Based on these facts, the court finds that Defendant could have moved for summary judgment well before the deadline for filing dispositive motions. As such, Defendant has failed to demonstrate good cause for waiting until Plaintiff's disclosures in his second deposition. Accordingly, the court DENIES Defendant's Motion to Extend Dispositive Motions Deadline.
For the foregoing reasons, the court (1) AFFIRMS the April 28 Order, Doc. No. 69; (2) GRANTS in part and DENIES in part the Motion to Strike, Doc. No. 80; and (3) DENIES Defendant's Motion to Extend, Doc. No. 115.
IT IS SO ORDERED.
The Federal Rules of Civil Procedure provide that: "A party must make these [expert testimony] disclosures at the times and in the sequence that the court orders. Absent a stipulation or a court order, the disclosures must be made . . . at least 90 days before the date set for trial or for the case to be ready for trial." Fed. R. Civ. P. 26(a)(2)(D)(i). That is, the 90-day provision is irrelevant where, as here, there is a stipulation or court order. See Doc. No. 38.

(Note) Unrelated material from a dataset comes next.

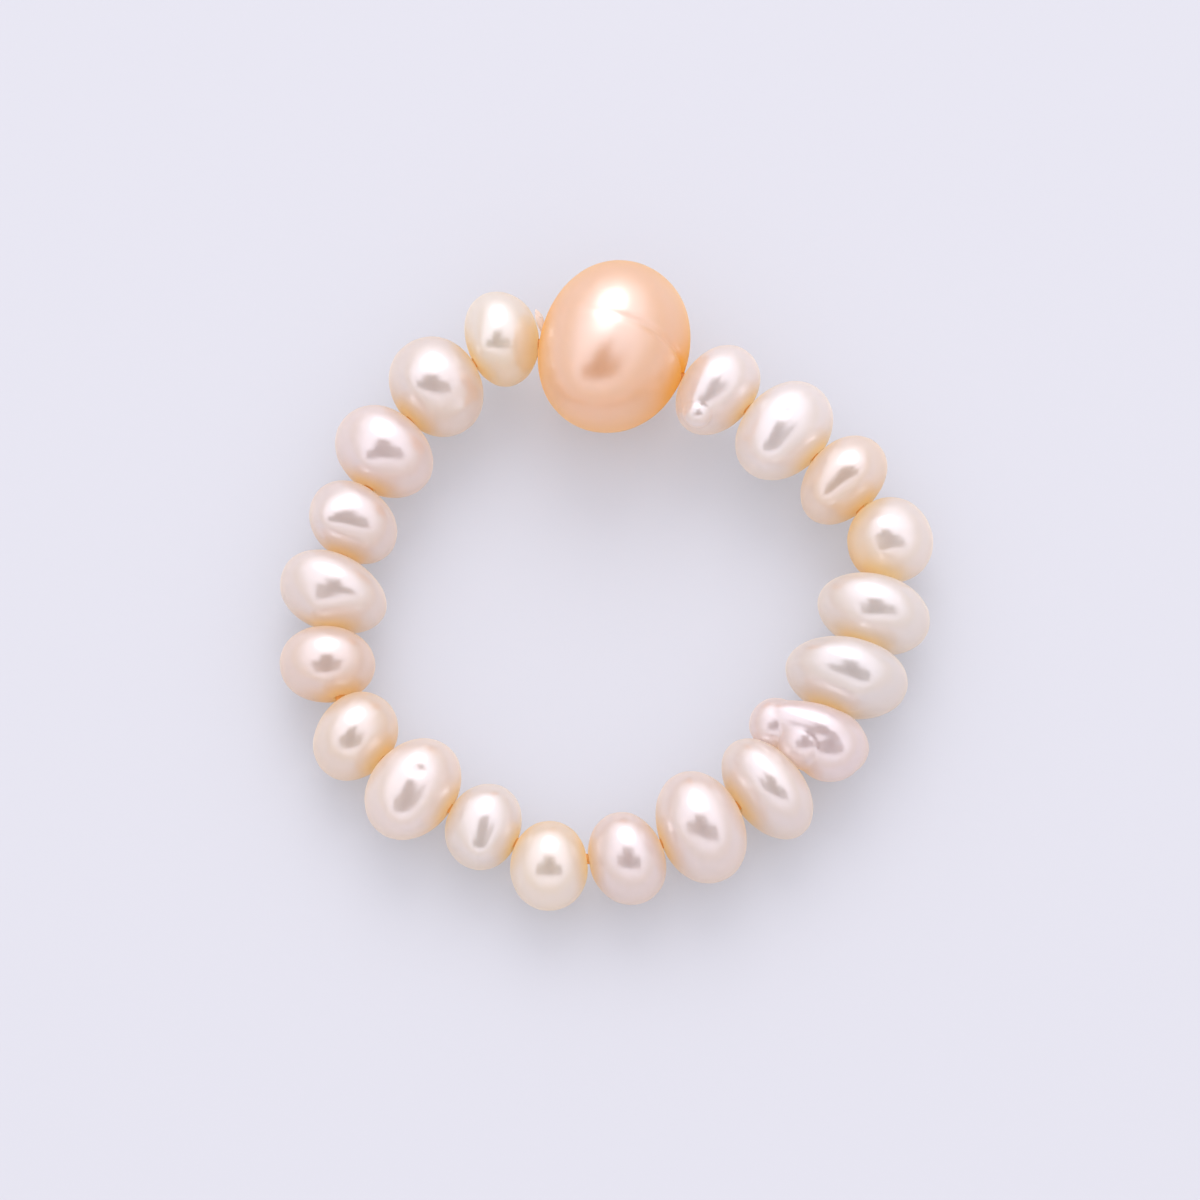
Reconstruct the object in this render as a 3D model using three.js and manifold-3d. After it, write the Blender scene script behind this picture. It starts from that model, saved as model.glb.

Plaintiff can hardly claim ignorance of the court's scheduling order in this case. Indeed, a portion of Plaintiff's Appeal is dedicated to the April 28 Order's denial of Plaintiff's Motion to Extend Expert Deadlines. See Doc. No. 81. And given the straightforward nature of Rule 26(a)(2)(D), Plaintiff's suggestion that the 90-day provision has any applicability appears to be willfully misleading, and the court flatly rejects it.